Dialog Enhancement “localizes dialog in the center channel,” says the manual. I played the Drake CD in Dolby Pro Logic II Music mode, and this adjustment didn’t affect the voice much. It did collapse the laterally wider guitar into the center channel, though. This might help if your center speaker is deficient and you don’t mind giving up some soundstage information.
To enhance the five amp channels, Virtual Surround Back simulates rear-surround speakers through your surrounds. I found it dispensable.
Pioneer offers two enhancements for use with portable players. Sound Retriever attempts to compensate for artifacts of lossy audio compression. It seemed to increase the volume and thicken the lower midrange, but not in an unpleasant way. Automatic Level Control evens out the volume levels. It didn’t do much for songs that were recorded at a steady level, but it did up the level for a quiet acoustic guitar track. I enjoyed using the Pioneer with the iPod USB connection. It sounded much better than when connected via analog mini-plug. If I owned this receiver, I’d use this feature often.
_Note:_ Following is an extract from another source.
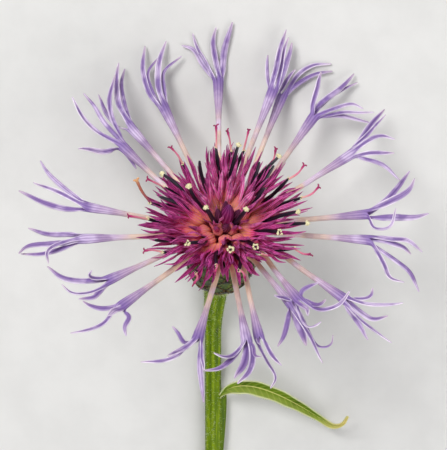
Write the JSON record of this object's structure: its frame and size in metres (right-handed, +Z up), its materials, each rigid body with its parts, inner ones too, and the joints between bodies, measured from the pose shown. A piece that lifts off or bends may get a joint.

The Pioneer VSX-918V is one very good-sounding budget receiver. No, it won’t run power-pig speakers or decode Dolby TrueHD and DTS-HD Master Audio. But it will provide pleasingly clean power to speakers of appropriately high sensitivity. And it accepts Dolby TrueHD and DTS-HD Master Audio from your Blu-ray player’s built-in decoder via high-resolution PCM. Has Pioneer omitted a few features and connectivity options to keep the price down? Sure. But none of the omissions is fatal. This is the rare budget receiver that can provide pleasure with any kind of music or movie. Pair it with a good sat/sub set or stand-mount speakers from our Top Picks list on page 92, and have yourself some budget home theater fun.